No mercy from the Princess of "Friendship." I hope Capper wasn't hurt.

Orrm #41 · Feb 12th, 2021 · · 3 ·

10675315
Slopes, my friend.

Uncompeomisingly kill everyone in a town and you'll start to wonder if you should wipe out entire nations next.

Radicalism is never welcome in any space of sense.

10675784
Looking back on it I read it as more that slave traders should die rather than the other interpretation that anyone even vaguely involved. That said I find most uses of the slippery slope argument to be unconvincing at best.

I dont get it. someone explain what happened

I think this story should get an A.U. tag, given that it specifies "5 ATS" which makes it seem not aligned at all with The Last Problem. Though to be fair, regarding how that episode goes, most stories nowadays would need A.U. tag anyway.

Between this and Companion, it shows some potential to be expanded into an intriguing verse. However, there are a lot of big gaps that need to be filled in for the readers to buy the significant transition from the pacifist, friendship oriented Twilight we know to the coldhearted militarist conqueress depicted here, especially given such a short 5-year time gap.

This premise is not new. There have been a few stories exploring these transitions of some innocent characters in the show into their dark alter egos in some alternative futures. This story, however, lacks the most important element. What makes or breaks stories like this is the very explanation of how the characters end up like that. It's what gives feels to the readers, depending on how plausible and "tragic" it is. Most of the other stories, regardless of how long they are, at least try to give some subtle hints or contexts for the readers to infer what happened and bridge between the past and the present. Companion itself has some at least.

This story has nothing. We're basically just shown how magnificent and terrifying Twilight was, and are expected to be awestruck by that. Even the motivation for Capper to refuse "the deal" is also not given any substantial explanation. This would need some serious work to answer the questions, if the author ever plans to expand on this verse. As it is now, it is more raising eyebrow than providing anything meaningful.

Orrm #45 · Feb 12th, 2021 · · 3 ·

10675810
Your personal interpretation is your own, but history itself has proven the idiom to be more than true, opinion has no basis in fact nor does it erase the evidence of atrocities committed in times past.

"as if trying get a sense"
"as if trying to get a sense"?

I found the story interesting and enjoyed it but am currently quite tired and low on time (I accidentally read about fifty-five thousand words of another story earlier, as one does.), so I don't have much else to say at the moment. Thank you for writing, though. :)
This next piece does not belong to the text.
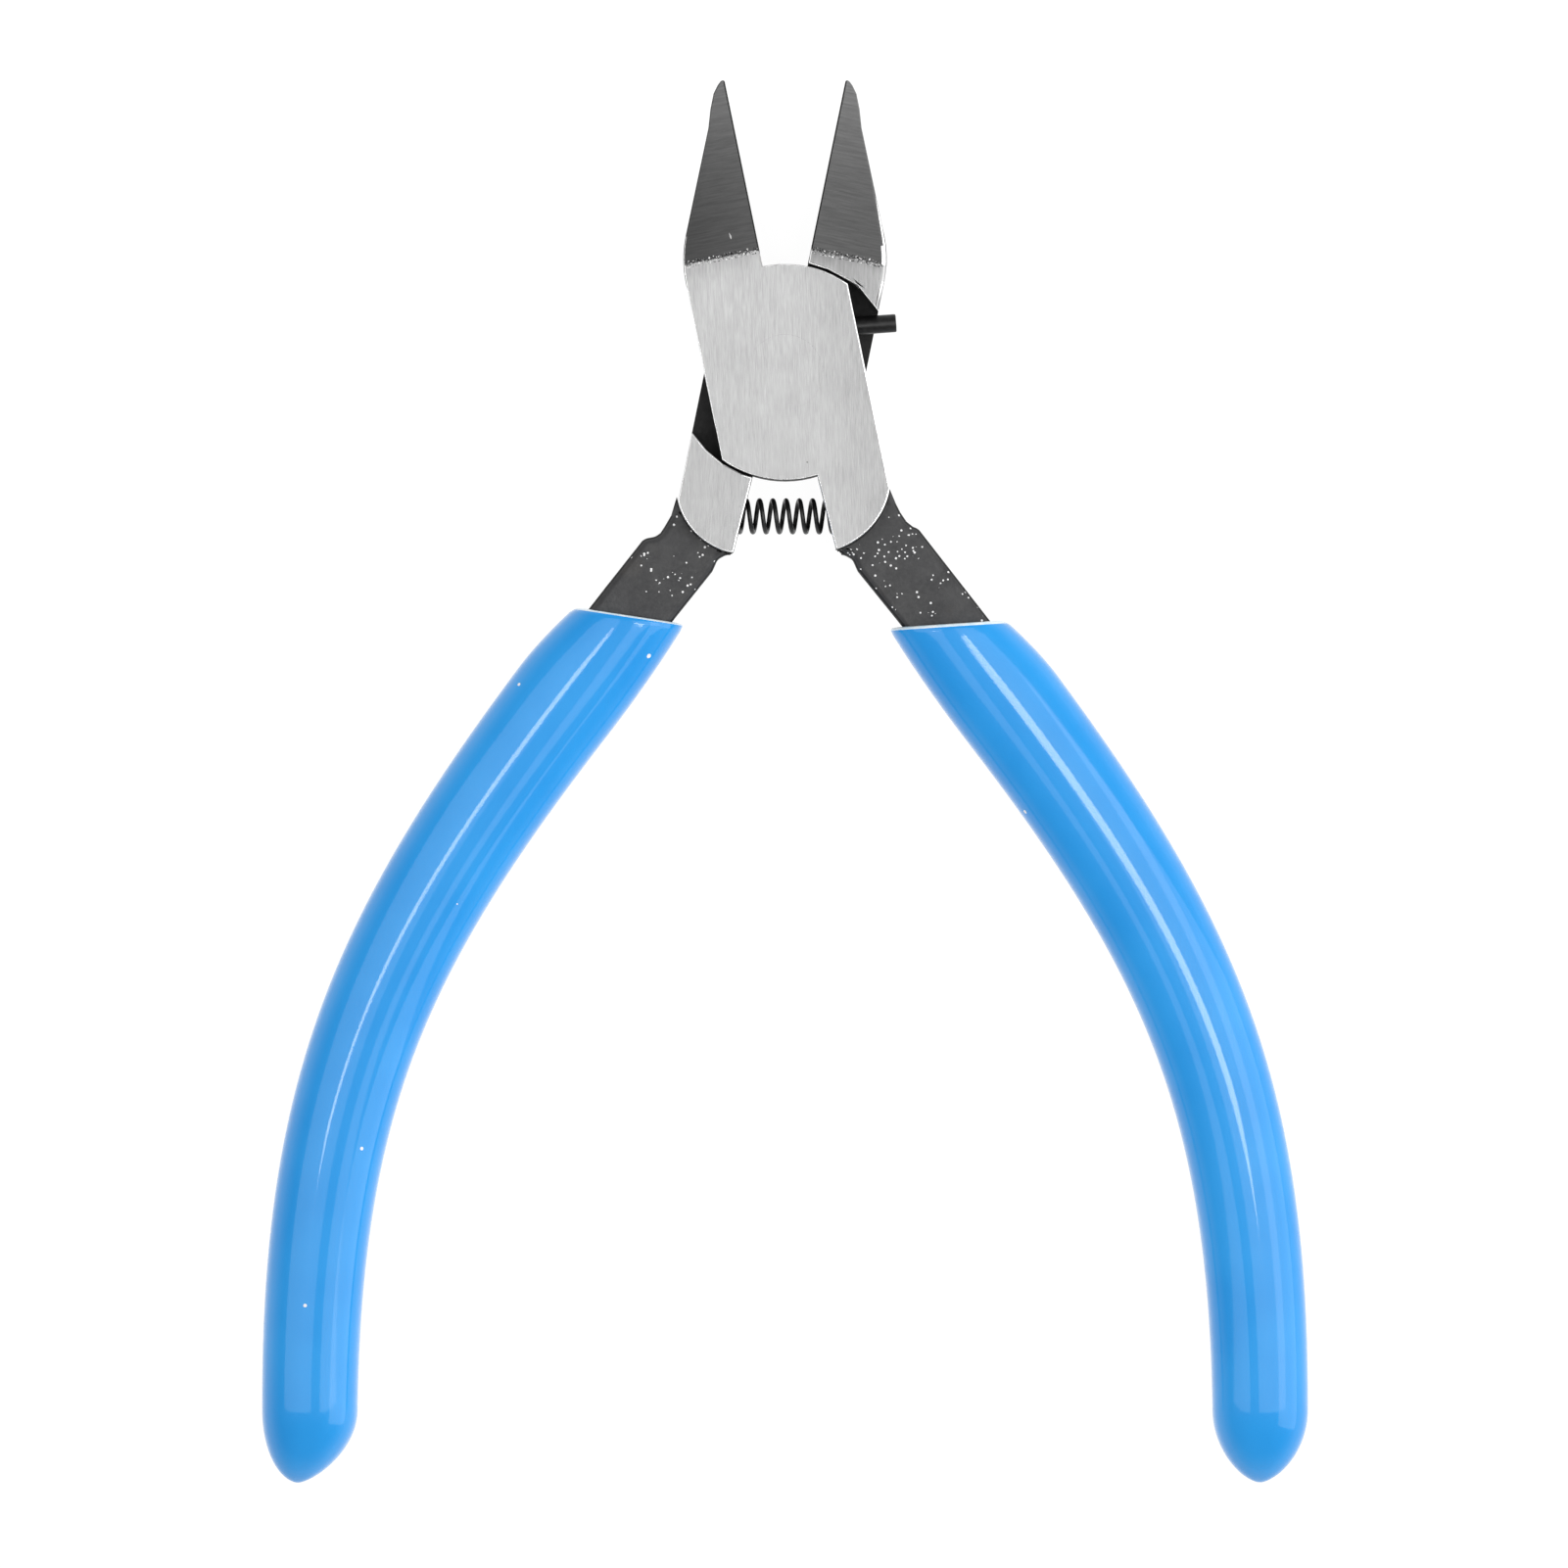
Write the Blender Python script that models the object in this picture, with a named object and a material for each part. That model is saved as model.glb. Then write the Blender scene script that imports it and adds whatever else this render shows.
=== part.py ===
"""Flush cut pliers: two forged levers in a lap joint, a rivet, an opening spring, a stop pin and two sleeve grips.

Frame: metres, +Z up. The pliers lie flat on the back of their joint (Z = 0). The rivet's axis is Z through
the origin, and +Y runs from the rivet to the jaw tips, midway between the levers as the spring holds them open.
Each lever is drawn closed, with its cutting edge along Y, and then turned open about the rivet. The front
lever has the left jaw, the front half of the joint and the right handle, and the rear lever has the rest.
"""
from math import atan2, ceil, cos, degrees, pi, radians, sin, sqrt, tan

import bmesh
import bpy
from mathutils import Vector

MM = 0.001
FRONT, REAR = -1, 1             # the side of the centre line that each lever's jaw is on

# Driving dimensions, in millimetres and degrees
HEAD_THICKNESS = 8.0
OPEN_HALF_ANGLE = 11.6          # each lever's turn from closed to where the spring and the stop pin hold it
CLEARANCE = 0.3                 # between neighbouring pieces
EDGE_SETBACK = 0.05             # of each cutting edge from the centre line when the jaws are closed
HEAD_HALF_WIDTH = 6.95
TIP_Y = 26.2
PLATE_RADIUS = 9.5              # of each lever's half-thickness joint plate
SHOULDER_RADIUS = 9.72          # of the recess that the other lever's plate turns in

JAW_OUTER_EDGE = [(-0.35, TIP_Y), (-0.72, 25.87), (-1.22, 25.22), (-1.76, 23.95), (-2.27, 22.35)]
JAW_CHEEK_RADIUS = 10.0
JAW_CHEEK_Y = 9.48
JAW_CHEEK_ANGLE = 23.1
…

Interesting. It suppose one would see it as a good thing for Twi to come in and "fix" Klugetown considering it practices slavery. Though judging by the way Twi is described, along with caravans being burned by dragons and Capper saying there is no escape because of the desert does give the impression that Twilight has come showing no mercy.

Does feel kind strange for Twilight, especially considering this is only 5 years into her rule. Just make you wonder what happened to Twilight to make her become so ruthless. Or the fic is implying that Twilight doesn't care for any form of civilization outside of Equestria, though I can't see that happening unless something major changed her stance.

Like I said, and interesting read and very well written. Nice work

10674608
Its kinda made clear its very hard to leave. I Imagine the poor mixed with the slaveowners and possibly worse can't exactly board a airship out? Not to mention possibly held slaves.

Basically: no you can't nuke it

This was a fun concept to explore, and one I rarely see, great job!

10675848
You do realize an idiom is not a fact it’s an opinion. If it were fact there would be numbers that could be brought up. In a lot of cases just because someone didn’t start with the worst possible action doesn’t mean that they felt emboldened by committing lesser actions. History is filled with instances of one culture committing terrible actions of all levels against other cultures over a span of centuries or even millennia.